- _Task prompt_: Print out every line, exactly as written.

- _Data block_:
···
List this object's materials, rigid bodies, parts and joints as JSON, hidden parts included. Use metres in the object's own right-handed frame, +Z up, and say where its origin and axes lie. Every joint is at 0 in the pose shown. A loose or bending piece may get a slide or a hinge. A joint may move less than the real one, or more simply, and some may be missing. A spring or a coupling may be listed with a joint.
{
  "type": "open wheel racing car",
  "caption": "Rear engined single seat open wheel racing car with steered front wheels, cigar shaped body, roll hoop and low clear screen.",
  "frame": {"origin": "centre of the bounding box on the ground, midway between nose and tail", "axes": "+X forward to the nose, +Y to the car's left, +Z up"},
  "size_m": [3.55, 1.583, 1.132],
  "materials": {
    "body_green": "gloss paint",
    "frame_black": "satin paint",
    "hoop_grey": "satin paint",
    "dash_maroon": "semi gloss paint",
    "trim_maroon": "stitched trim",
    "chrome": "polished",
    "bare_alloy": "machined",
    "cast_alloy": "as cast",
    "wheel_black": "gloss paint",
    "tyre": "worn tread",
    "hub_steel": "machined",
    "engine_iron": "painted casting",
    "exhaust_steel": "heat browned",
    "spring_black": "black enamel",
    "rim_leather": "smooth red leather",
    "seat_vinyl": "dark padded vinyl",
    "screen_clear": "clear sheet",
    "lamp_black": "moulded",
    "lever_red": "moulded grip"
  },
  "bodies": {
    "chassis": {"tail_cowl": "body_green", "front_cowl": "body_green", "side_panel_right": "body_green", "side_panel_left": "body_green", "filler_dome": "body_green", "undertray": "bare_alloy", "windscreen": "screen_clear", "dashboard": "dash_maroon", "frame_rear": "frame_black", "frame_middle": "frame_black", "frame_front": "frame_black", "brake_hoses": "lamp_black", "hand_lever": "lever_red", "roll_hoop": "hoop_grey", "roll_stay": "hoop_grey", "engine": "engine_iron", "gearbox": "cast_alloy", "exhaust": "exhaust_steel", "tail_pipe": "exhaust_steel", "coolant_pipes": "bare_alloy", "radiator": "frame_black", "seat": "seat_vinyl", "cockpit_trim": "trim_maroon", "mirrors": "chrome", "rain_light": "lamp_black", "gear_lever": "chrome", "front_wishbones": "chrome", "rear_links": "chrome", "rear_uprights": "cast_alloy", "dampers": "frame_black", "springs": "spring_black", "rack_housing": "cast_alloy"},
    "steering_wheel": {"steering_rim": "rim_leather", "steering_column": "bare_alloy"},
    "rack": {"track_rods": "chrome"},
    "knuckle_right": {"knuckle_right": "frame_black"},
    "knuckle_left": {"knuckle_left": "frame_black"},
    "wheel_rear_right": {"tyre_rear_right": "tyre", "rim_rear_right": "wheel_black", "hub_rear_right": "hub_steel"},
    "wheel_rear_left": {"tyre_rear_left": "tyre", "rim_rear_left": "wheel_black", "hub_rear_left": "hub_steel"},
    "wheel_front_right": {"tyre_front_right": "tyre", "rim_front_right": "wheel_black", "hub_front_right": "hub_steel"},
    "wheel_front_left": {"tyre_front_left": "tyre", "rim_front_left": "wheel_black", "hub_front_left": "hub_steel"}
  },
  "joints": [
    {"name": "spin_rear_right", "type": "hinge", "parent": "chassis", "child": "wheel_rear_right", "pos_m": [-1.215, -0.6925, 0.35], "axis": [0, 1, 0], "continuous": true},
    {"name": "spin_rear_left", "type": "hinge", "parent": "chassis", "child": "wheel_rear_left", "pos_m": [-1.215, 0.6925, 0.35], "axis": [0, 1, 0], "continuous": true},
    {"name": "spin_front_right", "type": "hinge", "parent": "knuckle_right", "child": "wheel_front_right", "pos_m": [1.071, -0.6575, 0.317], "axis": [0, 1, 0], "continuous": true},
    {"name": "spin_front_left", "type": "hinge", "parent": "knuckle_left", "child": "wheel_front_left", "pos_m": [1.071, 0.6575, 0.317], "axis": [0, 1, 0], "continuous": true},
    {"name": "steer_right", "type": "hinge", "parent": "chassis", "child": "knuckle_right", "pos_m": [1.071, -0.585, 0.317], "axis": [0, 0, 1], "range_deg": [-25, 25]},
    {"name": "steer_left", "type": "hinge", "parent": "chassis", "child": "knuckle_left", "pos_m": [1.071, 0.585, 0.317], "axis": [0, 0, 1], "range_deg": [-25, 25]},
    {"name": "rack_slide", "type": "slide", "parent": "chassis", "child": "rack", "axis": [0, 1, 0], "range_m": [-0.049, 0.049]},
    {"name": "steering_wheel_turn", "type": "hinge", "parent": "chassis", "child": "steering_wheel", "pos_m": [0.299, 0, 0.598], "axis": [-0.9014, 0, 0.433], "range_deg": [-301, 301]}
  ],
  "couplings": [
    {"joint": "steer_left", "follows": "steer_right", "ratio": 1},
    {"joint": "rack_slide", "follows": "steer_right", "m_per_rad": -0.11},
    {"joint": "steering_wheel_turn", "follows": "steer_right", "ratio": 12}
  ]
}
···
- _Solution to the exercise_:
List this object's materials, rigid bodies, parts and joints as JSON, hidden parts included. Use metres in the object's own right-handed frame, +Z up, and say where its origin and axes lie. Every joint is at 0 in the pose shown. A loose or bending piece may get a slide or a hinge. A joint may move less than the real one, or more simply, and some may be missing. A spring or a coupling may be listed with a joint.
{
  "type": "open wheel racing car",
  "caption": "Rear engined single seat open wheel racing car with steered front wheels, cigar shaped body, roll hoop and low clear screen.",
  "frame": {"origin": "centre of the bounding box on the ground, midway between nose and tail", "axes": "+X forward to the nose, +Y to the car's left, +Z up"},
  "size_m": [3.55, 1.583, 1.132],
  "materials": {
    "body_green": "gloss paint",
    "frame_black": "satin paint",
    "hoop_grey": "satin paint",
    "dash_maroon": "semi gloss paint",
    "trim_maroon": "stitched trim",
    "chrome": "polished",
    "bare_alloy": "machined",
    "cast_alloy": "as cast",
    "wheel_black": "gloss paint",
    "tyre": "worn tread",
    "hub_steel": "machined",
    "engine_iron": "painted casting",
    "exhaust_steel": "heat browned",
    "spring_black": "black enamel",
    "rim_leather": "smooth red leather",
    "seat_vinyl": "dark padded vinyl",
    "screen_clear": "clear sheet",
    "lamp_black": "moulded",
    "lever_red": "moulded grip"
  },
  "bodies": {
    "chassis": {"tail_cowl": "body_green", "front_cowl": "body_green", "side_panel_right": "body_green", "side_panel_left": "body_green", "filler_dome": "body_green", "undertray": "bare_alloy", "windscreen": "screen_clear", "dashboard": "dash_maroon", "frame_rear": "frame_black", "frame_middle": "frame_black", "frame_front": "frame_black", "brake_hoses": "lamp_black", "hand_lever": "lever_red", "roll_hoop": "hoop_grey", "roll_stay": "hoop_grey", "engine": "engine_iron", "gearbox": "cast_alloy", "exhaust": "exhaust_steel", "tail_pipe": "exhaust_steel", "coolant_pipes": "bare_alloy", "radiator": "frame_black", "seat": "seat_vinyl", "cockpit_trim": "trim_maroon", "mirrors": "chrome", "rain_light": "lamp_black", "gear_lever": "chrome", "front_wishbones": "chrome", "rear_links": "chrome", "rear_uprights": "cast_alloy", "dampers": "frame_black", "springs": "spring_black", "rack_housing": "cast_alloy"},
    "steering_wheel": {"steering_rim": "rim_leather", "steering_column": "bare_alloy"},
    "rack": {"track_rods": "chrome"},
    "knuckle_right": {"knuckle_right": "frame_black"},
    "knuckle_left": {"knuckle_left": "frame_black"},
    "wheel_rear_right": {"tyre_rear_right": "tyre", "rim_rear_right": "wheel_black", "hub_rear_right": "hub_steel"},
    "wheel_rear_left": {"tyre_rear_left": "tyre", "rim_rear_left": "wheel_black", "hub_rear_left": "hub_steel"},
    "wheel_front_right": {"tyre_front_right": "tyre", "rim_front_right": "wheel_black", "hub_front_right": "hub_steel"},
    "wheel_front_left": {"tyre_front_left": "tyre", "rim_front_left": "wheel_black", "hub_front_left": "hub_steel"}
  },
  "joints": [
    {"name": "spin_rear_right", "type": "hinge", "parent": "chassis", "child": "wheel_rear_right", "pos_m": [-1.215, -0.6925, 0.35], "axis": [0, 1, 0], "continuous": true},
    {"name": "spin_rear_left", "type": "hinge", "parent": "chassis", "child": "wheel_rear_left", "pos_m": [-1.215, 0.6925, 0.35], "axis": [0, 1, 0], "continuous": true},
    {"name": "spin_front_right", "type": "hinge", "parent": "knuckle_right", "child": "wheel_front_right", "pos_m": [1.071, -0.6575, 0.317], "axis": [0, 1, 0], "continuous": true},
    {"name": "spin_front_left", "type": "hinge", "parent": "knuckle_left", "child": "wheel_front_left", "pos_m": [1.071, 0.6575, 0.317], "axis": [0, 1, 0], "continuous": true},
    {"name": "steer_right", "type": "hinge", "parent": "chassis", "child": "knuckle_right", "pos_m": [1.071, -0.585, 0.317], "axis": [0, 0, 1], "range_deg": [-25, 25]},
    {"name": "steer_left", "type": "hinge", "parent": "chassis", "child": "knuckle_left", "pos_m": [1.071, 0.585, 0.317], "axis": [0, 0, 1], "range_deg": [-25, 25]},
    {"name": "rack_slide", "type": "slide", "parent": "chassis", "child": "rack", "axis": [0, 1, 0], "range_m": [-0.049, 0.049]},
    {"name": "steering_wheel_turn", "type": "hinge", "parent": "chassis", "child": "steering_wheel", "pos_m": [0.299, 0, 0.598], "axis": [-0.9014, 0, 0.433], "range_deg": [-301, 301]}
  ],
  "couplings": [
    {"joint": "steer_left", "follows": "steer_right", "ratio": 1},
    {"joint": "rack_slide", "follows": "steer_right", "m_per_rad": -0.11},
    {"joint": "steering_wheel_turn", "follows": "steer_right", "ratio": 12}
  ]
}